WHAT YOU ARE ASKED TO DO:
Below are entries. Copy exactly the lines running from the line that holds "Write part 4" to the line that holds "# surface that", with both ends included.

GIVEN RECORDS:
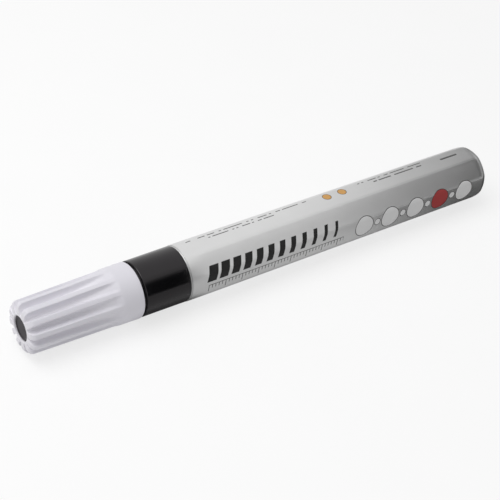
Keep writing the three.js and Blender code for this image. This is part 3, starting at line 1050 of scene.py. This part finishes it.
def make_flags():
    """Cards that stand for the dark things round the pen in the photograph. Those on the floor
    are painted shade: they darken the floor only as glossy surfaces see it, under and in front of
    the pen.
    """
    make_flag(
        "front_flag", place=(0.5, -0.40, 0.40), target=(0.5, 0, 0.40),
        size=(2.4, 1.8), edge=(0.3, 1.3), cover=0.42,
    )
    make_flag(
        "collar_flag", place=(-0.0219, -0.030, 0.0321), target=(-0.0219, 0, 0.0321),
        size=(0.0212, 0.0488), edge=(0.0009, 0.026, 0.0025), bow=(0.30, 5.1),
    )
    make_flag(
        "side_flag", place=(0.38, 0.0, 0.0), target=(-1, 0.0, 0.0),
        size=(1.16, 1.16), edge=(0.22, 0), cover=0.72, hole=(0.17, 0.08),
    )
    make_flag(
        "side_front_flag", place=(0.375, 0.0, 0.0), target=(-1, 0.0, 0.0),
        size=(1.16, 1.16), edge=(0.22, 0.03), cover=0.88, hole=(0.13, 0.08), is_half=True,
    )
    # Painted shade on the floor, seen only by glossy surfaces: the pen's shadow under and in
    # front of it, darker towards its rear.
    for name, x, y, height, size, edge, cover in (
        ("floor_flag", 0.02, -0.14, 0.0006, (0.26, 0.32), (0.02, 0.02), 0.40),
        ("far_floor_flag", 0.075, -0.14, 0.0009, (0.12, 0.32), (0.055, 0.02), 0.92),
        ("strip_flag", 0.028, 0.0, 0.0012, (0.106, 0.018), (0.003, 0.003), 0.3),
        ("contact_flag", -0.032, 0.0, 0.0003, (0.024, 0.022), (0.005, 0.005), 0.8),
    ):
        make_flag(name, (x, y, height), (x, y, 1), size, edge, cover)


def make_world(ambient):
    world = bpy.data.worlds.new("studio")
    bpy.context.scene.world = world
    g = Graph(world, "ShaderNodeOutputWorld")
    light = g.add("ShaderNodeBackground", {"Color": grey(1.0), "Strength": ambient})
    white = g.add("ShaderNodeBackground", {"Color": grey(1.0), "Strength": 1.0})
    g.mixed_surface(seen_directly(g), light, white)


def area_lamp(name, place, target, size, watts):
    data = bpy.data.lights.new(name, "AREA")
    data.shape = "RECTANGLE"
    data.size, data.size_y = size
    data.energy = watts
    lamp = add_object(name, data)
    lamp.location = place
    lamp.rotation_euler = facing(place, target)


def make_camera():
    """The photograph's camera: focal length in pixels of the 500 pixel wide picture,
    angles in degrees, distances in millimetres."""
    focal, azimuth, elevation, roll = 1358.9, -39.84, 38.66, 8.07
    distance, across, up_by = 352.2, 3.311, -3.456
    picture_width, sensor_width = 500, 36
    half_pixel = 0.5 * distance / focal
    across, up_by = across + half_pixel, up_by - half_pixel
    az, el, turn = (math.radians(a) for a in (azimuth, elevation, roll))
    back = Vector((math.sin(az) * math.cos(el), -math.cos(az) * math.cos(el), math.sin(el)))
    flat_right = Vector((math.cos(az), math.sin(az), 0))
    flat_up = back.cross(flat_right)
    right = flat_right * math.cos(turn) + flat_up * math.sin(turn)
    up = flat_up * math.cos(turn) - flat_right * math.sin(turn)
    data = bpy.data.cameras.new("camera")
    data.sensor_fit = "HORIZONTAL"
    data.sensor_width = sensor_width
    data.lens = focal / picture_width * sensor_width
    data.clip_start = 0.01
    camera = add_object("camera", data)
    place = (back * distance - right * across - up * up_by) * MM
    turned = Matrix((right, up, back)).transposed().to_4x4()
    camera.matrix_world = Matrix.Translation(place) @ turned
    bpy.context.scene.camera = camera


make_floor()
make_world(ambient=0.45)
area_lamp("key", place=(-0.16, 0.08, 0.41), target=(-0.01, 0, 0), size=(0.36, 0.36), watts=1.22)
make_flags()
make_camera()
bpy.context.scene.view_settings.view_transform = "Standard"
...
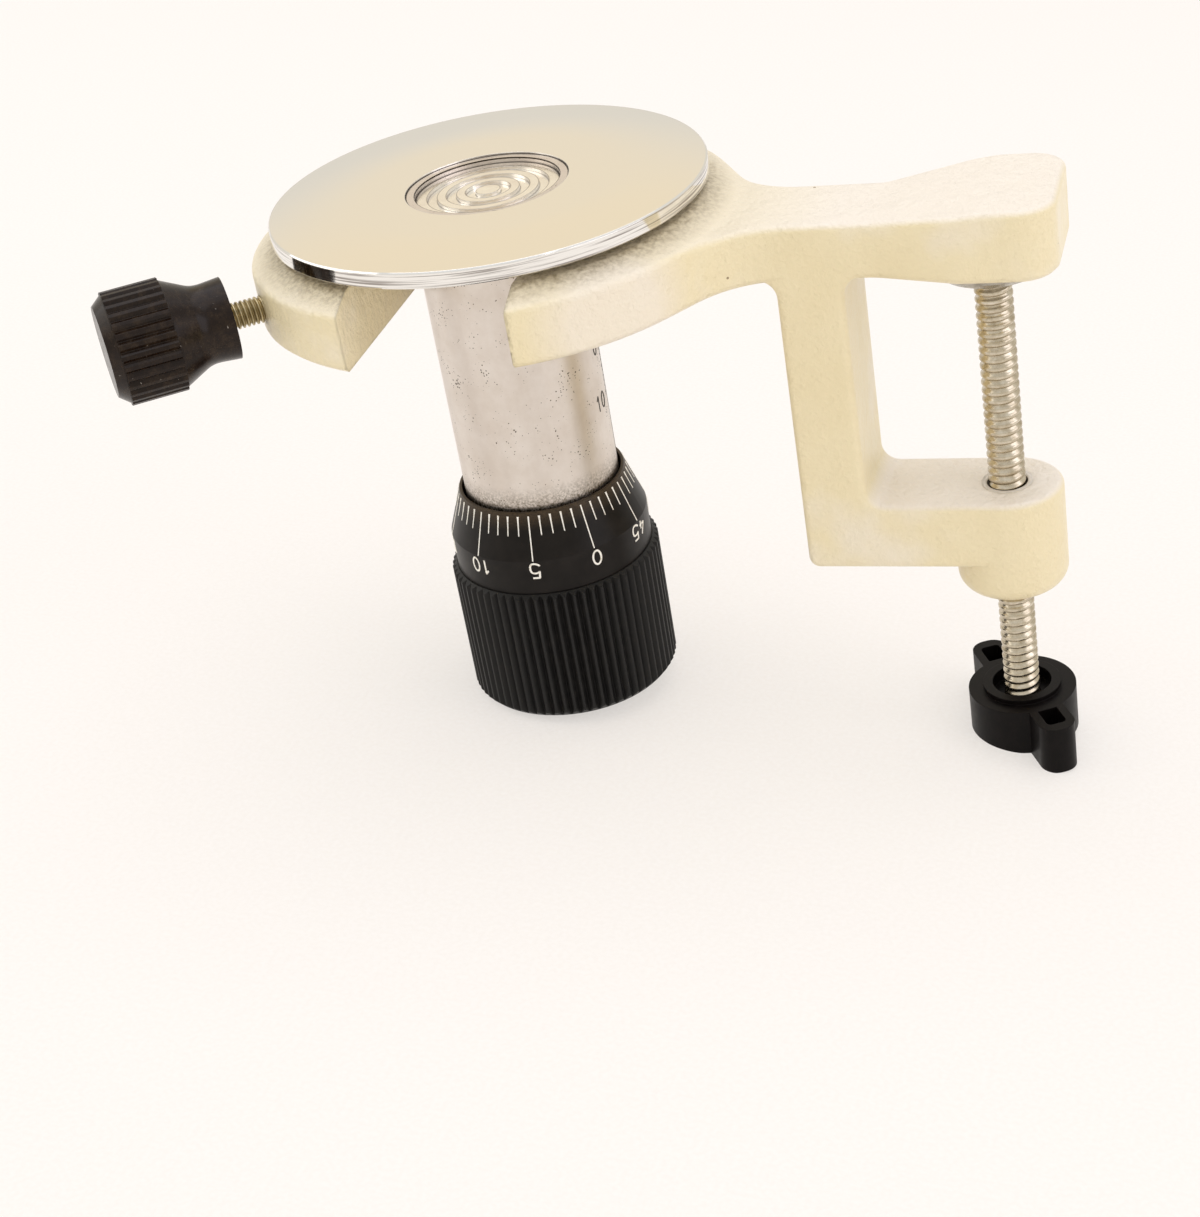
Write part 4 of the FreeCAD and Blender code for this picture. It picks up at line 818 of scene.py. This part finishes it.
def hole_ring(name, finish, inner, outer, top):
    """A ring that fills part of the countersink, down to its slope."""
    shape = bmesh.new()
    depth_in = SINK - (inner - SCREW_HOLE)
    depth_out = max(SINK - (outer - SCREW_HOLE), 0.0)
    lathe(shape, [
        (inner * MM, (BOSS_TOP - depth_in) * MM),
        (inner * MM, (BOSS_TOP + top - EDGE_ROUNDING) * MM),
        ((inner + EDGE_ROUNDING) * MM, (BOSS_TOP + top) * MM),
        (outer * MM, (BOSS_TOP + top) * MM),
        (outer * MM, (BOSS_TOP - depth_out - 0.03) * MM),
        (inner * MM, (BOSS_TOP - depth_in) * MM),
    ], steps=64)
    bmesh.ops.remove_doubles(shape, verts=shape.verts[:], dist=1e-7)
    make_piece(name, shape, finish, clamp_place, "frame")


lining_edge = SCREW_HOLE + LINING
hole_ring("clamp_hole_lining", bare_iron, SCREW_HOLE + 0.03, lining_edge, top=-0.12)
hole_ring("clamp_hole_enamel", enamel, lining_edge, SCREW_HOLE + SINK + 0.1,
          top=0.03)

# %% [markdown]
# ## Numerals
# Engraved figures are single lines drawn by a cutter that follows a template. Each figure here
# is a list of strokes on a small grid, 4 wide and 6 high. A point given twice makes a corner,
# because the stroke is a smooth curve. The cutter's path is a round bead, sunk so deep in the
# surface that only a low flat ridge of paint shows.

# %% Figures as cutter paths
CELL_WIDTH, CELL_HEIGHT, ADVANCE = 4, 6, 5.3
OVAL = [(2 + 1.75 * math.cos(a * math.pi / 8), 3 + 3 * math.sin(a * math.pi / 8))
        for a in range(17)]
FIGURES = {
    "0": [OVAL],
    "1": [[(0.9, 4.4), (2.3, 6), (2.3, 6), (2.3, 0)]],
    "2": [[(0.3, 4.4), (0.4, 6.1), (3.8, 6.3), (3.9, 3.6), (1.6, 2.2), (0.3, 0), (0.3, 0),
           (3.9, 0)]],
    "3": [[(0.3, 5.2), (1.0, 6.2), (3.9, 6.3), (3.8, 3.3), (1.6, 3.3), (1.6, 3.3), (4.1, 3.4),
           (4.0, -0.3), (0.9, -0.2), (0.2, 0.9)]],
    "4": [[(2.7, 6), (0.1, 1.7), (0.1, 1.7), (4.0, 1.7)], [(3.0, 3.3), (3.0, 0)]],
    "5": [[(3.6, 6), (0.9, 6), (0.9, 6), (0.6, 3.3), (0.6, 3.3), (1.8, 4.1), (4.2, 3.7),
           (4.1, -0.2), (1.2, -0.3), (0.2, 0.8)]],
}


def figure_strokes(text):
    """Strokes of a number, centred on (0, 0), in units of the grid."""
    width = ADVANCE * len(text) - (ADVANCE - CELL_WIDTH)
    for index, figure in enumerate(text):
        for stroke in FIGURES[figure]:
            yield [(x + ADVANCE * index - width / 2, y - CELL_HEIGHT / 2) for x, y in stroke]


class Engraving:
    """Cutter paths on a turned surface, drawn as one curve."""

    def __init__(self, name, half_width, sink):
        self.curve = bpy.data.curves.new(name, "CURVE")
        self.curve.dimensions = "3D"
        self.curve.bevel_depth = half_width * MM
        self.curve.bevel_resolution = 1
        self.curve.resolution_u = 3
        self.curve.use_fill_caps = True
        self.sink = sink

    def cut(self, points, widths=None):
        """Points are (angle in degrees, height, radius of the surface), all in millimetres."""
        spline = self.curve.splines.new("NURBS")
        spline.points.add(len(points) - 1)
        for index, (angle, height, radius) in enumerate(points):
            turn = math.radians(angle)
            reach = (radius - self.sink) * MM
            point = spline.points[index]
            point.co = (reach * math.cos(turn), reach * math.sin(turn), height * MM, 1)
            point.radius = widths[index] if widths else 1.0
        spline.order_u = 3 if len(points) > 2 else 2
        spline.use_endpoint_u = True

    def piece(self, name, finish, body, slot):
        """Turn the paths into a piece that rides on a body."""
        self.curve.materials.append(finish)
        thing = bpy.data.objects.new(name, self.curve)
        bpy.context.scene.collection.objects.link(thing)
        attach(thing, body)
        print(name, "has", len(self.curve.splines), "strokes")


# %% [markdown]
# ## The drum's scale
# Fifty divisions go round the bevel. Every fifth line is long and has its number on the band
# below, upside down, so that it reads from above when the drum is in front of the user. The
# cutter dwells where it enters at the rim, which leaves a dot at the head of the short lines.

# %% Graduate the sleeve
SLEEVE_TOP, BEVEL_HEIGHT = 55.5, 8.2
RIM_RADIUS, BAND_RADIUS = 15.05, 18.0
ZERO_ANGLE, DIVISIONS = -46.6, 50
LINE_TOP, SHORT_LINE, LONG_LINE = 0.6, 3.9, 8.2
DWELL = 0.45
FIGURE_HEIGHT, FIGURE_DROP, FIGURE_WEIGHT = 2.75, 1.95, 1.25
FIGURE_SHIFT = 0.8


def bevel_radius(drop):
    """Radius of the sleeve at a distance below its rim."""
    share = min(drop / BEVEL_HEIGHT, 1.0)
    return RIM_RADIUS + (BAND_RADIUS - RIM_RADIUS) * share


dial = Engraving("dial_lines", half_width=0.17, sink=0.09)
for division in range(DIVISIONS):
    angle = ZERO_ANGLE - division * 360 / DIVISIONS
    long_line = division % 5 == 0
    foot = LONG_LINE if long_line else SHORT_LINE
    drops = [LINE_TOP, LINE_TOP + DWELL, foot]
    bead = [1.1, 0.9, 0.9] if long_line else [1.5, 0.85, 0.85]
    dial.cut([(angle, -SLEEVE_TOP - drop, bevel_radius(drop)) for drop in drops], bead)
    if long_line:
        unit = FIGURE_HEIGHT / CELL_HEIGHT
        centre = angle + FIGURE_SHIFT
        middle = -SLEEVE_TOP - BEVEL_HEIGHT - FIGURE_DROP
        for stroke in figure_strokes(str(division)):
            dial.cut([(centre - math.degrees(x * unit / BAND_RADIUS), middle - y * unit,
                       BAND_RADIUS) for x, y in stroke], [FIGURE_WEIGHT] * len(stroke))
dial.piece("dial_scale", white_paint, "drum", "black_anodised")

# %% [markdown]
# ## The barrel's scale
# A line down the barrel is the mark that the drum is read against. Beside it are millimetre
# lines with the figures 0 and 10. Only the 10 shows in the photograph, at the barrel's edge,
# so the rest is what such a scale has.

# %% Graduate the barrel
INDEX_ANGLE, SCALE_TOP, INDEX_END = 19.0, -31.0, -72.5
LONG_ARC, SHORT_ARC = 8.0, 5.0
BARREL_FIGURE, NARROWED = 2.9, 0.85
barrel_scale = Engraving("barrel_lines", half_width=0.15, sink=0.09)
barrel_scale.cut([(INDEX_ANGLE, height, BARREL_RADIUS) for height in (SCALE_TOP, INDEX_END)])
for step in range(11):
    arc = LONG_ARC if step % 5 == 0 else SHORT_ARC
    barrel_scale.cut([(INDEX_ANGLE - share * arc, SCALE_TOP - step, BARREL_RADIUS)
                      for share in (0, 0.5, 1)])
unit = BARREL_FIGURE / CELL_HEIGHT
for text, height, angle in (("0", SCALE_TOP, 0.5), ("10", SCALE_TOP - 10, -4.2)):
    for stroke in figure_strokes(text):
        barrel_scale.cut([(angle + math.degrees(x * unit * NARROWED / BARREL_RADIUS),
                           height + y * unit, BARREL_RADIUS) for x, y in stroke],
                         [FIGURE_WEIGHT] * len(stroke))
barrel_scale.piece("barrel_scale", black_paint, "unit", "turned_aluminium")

THE ANSWER:
Write part 4 of the FreeCAD and Blender code for this picture. It picks up at line 818 of scene.py. This part finishes it.
def hole_ring(name, finish, inner, outer, top):
    """A ring that fills part of the countersink, down to its slope."""
    shape = bmesh.new()
    depth_in = SINK - (inner - SCREW_HOLE)
    depth_out = max(SINK - (outer - SCREW_HOLE), 0.0)
    lathe(shape, [
        (inner * MM, (BOSS_TOP - depth_in) * MM),
        (inner * MM, (BOSS_TOP + top - EDGE_ROUNDING) * MM),
        ((inner + EDGE_ROUNDING) * MM, (BOSS_TOP + top) * MM),
        (outer * MM, (BOSS_TOP + top) * MM),
        (outer * MM, (BOSS_TOP - depth_out - 0.03) * MM),
        (inner * MM, (BOSS_TOP - depth_in) * MM),
    ], steps=64)
    bmesh.ops.remove_doubles(shape, verts=shape.verts[:], dist=1e-7)
    make_piece(name, shape, finish, clamp_place, "frame")


lining_edge = SCREW_HOLE + LINING
hole_ring("clamp_hole_lining", bare_iron, SCREW_HOLE + 0.03, lining_edge, top=-0.12)
hole_ring("clamp_hole_enamel", enamel, lining_edge, SCREW_HOLE + SINK + 0.1,
          top=0.03)

# %% [markdown]
# ## Numerals
# Engraved figures are single lines drawn by a cutter that follows a template. Each figure here
# is a list of strokes on a small grid, 4 wide and 6 high. A point given twice makes a corner,
# because the stroke is a smooth curve. The cutter's path is a round bead, sunk so deep in the
# surface that only a low flat ridge of paint shows.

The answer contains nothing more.